Or, Matthew Continetti on the Health Care Debate Part II
[digg-reddit-me]I spent the first part of my response to his recent article pointing out some inaccuracies as well as pointing to a lack of clarity of purpose in the piece. But the reason I chose to write about it is this part at the end:
The upshot has been liberals who cavalierly demean and degrade the sentiments of the people. Liberals contemptuous of democracy and ready to embrace from-the-top, one-size-fits-all, technocratic solutions. For such liberals, the failure to obtain their policy preferences calls into question the very legitimacy of the American polity. In August, the Washington Post business columnist Steven Pearlstein–who normally tries “not to question the motives of people with whom I don’t agree”–found himself, like Howard Beale, mad as hell and not gonna take it anymore: “Republican leaders and their ideological fellow-travelers,” he wrote, have “become political terrorists.” Last week in the New York Times, Thomas Friedman wrote that America’s “one party democracy is worse” than China’s “one party autocracy,” because in China “one party can just impose the politically difficult but critically important policies needed to move a society forward in the 21st century.” In this week’s Time magazine, Joe Klein worries that “the Limbaugh- and Glenn Beck-inspired poison will spread from right-wing nutters to moderates and independents who are a necessary component of Obama’s governing coalition”; after all, if the moderates and independents knew what’s good for them, they’d support Obamacare.
Isn’t it possible, though, that the moderates, independents, and “right-wing nutters” who traveled to congressional town halls and voiced their opposition to the president’s big-government initiatives doknow what’s good for them–or, at least, know that Obamacare may turn out to be bad for them?
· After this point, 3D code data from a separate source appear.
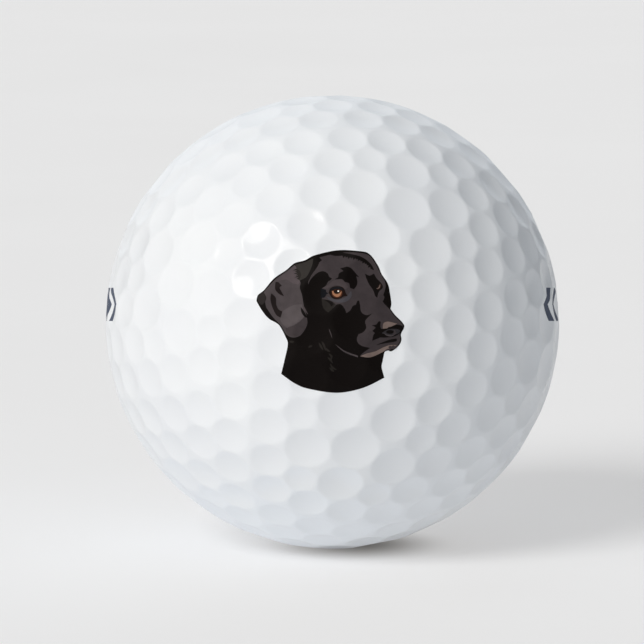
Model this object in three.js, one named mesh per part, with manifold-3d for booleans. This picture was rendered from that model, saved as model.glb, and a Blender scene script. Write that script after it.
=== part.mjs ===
// A two-piece golf ball, lying with its printed side forward: a solid rubber core, a dimpled cover moulded in
// two halves, and films of ink on the cover. The ink is a black dog's head on the front (-Y), and on each side
// (-X and +X) a diamond between two pairs of chevrons. Millimetres, +Z up, the ball's centre at 0.

import * as THREE from 'three';
import { ConvexGeometry } from 'three/addons/geometries/ConvexGeometry.js';
import { mergeVertices } from 'three/addons/utils/BufferGeometryUtils.js';
import Module from 'manifold-3d';

const wasm = await Module();
wasm.setup();

// Driving dimensions, in millimetres and degrees.
const BALL_RADIUS = 21.35;
const CORE_RADIUS = 19.5;
const CORE_CLEARANCE = 0.05; // between the core and the cover's inside
const CORE_DETAIL = 7; // how finely the core's sphere is divided
const SEAM_GAP = 0.04; // between the two halves of the cover
const FORWARD_TIP = 8; // the ball lies with its print turned up by this much

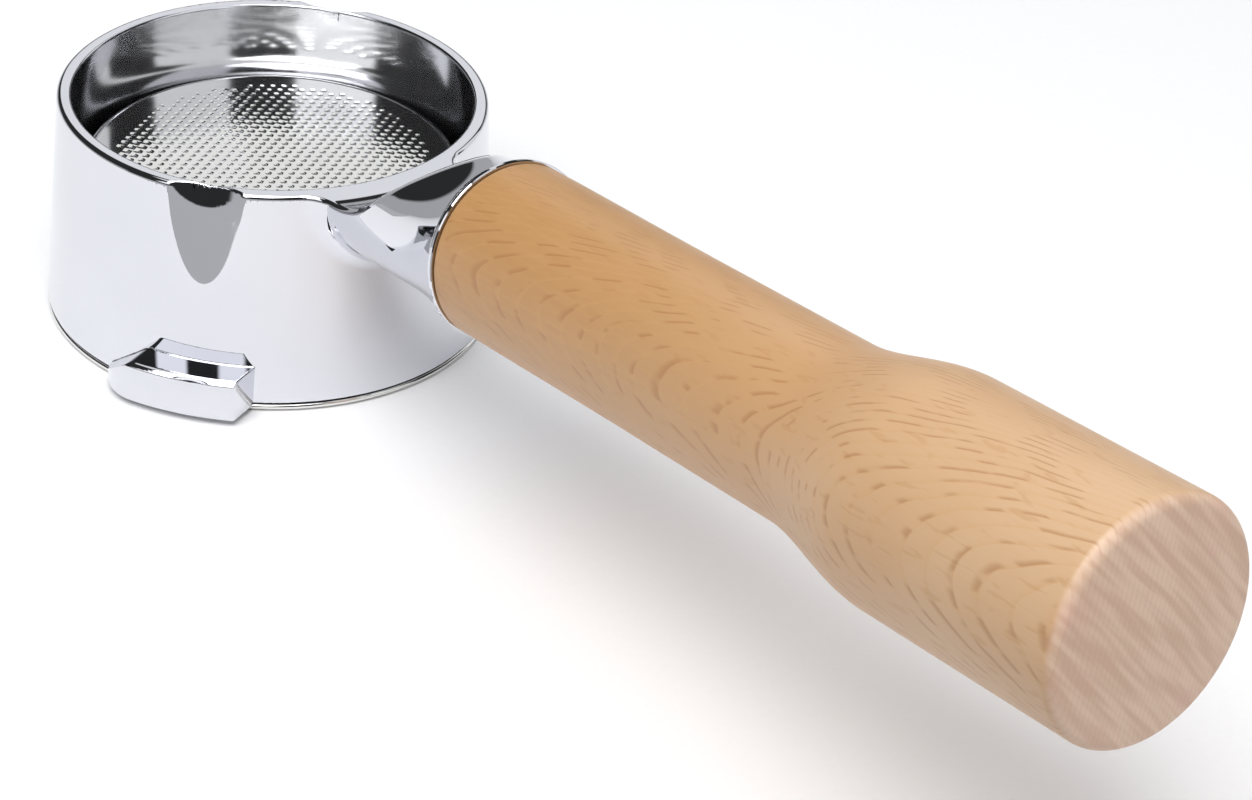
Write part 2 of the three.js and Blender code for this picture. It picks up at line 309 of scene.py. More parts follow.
def split_edges(points, normals, tris, field):
    """One round of splitting the edges across which the surface turns, with new points put on the surface."""
    pairs = np.sort(np.concatenate([tris[:, [0, 1]], tris[:, [1, 2]], tris[:, [2, 0]]]), 1)
    edges, which = np.unique(pairs, axis=0, return_inverse=True)
    which = which.reshape(3, -1).T
    a, b = points[edges[:, 0]], points[edges[:, 1]]
    length = np.linalg.norm(a - b, axis=1)
    turn = np.arccos(np.clip((normals[edges[:, 0]] * normals[edges[:, 1]]).sum(1), -1, 1))
    marked = (turn > SPLIT_TURN) & (length > 2 * SPLIT_LEAST)
    fresh = onto_surface(field, (a[marked] + b[marked]) / 2, 3)
    number = -np.ones(len(edges), int)
    number[marked] = len(points) + np.arange(marked.sum())
    mids = number[which]
    out = []
    for pattern in range(8):
        want = np.array([bool(pattern & 1), bool(pattern & 2), bool(pattern & 4)])
        rows = np.all((mids >= 0) == want, axis=1)
        t, m = tris[rows], mids[rows]
        shift = {1: 0, 2: 1, 4: 2, 3: 0, 6: 1, 5: 2}.get(pattern, 0)
        t, m = np.roll(t, -shift, 1), np.roll(m, -shift, 1)
        if pattern == 0:
            out.append(t)
        elif pattern in (1, 2, 4):
            out += [np.stack([t[:, 0], m[:, 0], t[:, 2]], 1), np.stack([m[:, 0], t[:, 1], t[:, 2]], 1)]
        elif pattern == 7:
            out += [np.stack([t[:, 0], m[:, 0], m[:, 2]], 1), np.stack([m[:, 0], t[:, 1], m[:, 1]], 1)]
            out += [np.stack([m[:, 2], m[:, 1], t[:, 2]], 1), m]
        else:
            out += [np.stack([m[:, 0], t[:, 1], m[:, 1]], 1), np.stack([t[:, 0], m[:, 0], m[:, 1]], 1)]
            out.append(np.stack([t[:, 0], m[:, 1], t[:, 2]], 1))
    return np.concatenate([points, fresh]), np.concatenate(out)


def unit(vectors):
    return vectors / np.maximum(np.linalg.norm(vectors, axis=1, keepdims=True), 1e-9)


# ---- making mesh objects ------------------------------------------------------------------------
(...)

That it might be too costly and too onerous for an American economy with high unemployment and staggering fiscal imbalances? That today’s reform, like others in the “history of our progress,” may lead to unforeseen distortions and crises down the road? Fixated on its attempt to manipulate the economy in ways that produce its desired social outcomes, the White House has neglected the only real “public option”: listening to the public. Determined to pass health care reform even over the objections of popular opinion, the Democrats are practicing a hubristic and antidemocratic politics.
And they will come to regret it.
The reason I highlight this section is that Continetti almost asks several questions which would likely be seen as prescient if he had posed them honestly. For example, inherent in this conclusion is the question:
- “Might the vocal minority that opposes health care reform know that it will turn out to be bad for them?” or as Continetti puts it, “Isn’t it possible though, that the moderates, independents, and ‘right-wing nutters’ who traveled to congressional town halls and voiced their opposition to the president’s big-government initiatives do know what’s good for them–or, at least, know that Obamacare may turn out to be bad for them?”
Continetti is unable to acknowledge the majority support for reform – or the plurality support for even Obama/Pelosi/Reid-branded plans for reform when they were little understood at all but for a few weeks at the nadir of the debate. He thus reverses the poll results, coming up with this sentiment: “Determined to pass health care reform even over the objections of popular opinion, the Democrats are practicing a hubristic and antidemocratic politics.” This inability to pose questions that are consistent with reality undermines any intellectual seriousness he may pretend to. These types of questions – this type of piece – might be appropriate, or at least understandable – in an op-ed in some small-town paper or in a forum where Continetti was trying to influence others. But instead, in a magazine that is supposed to be for the intellectually serious and right wing, ideology trumps seriousness.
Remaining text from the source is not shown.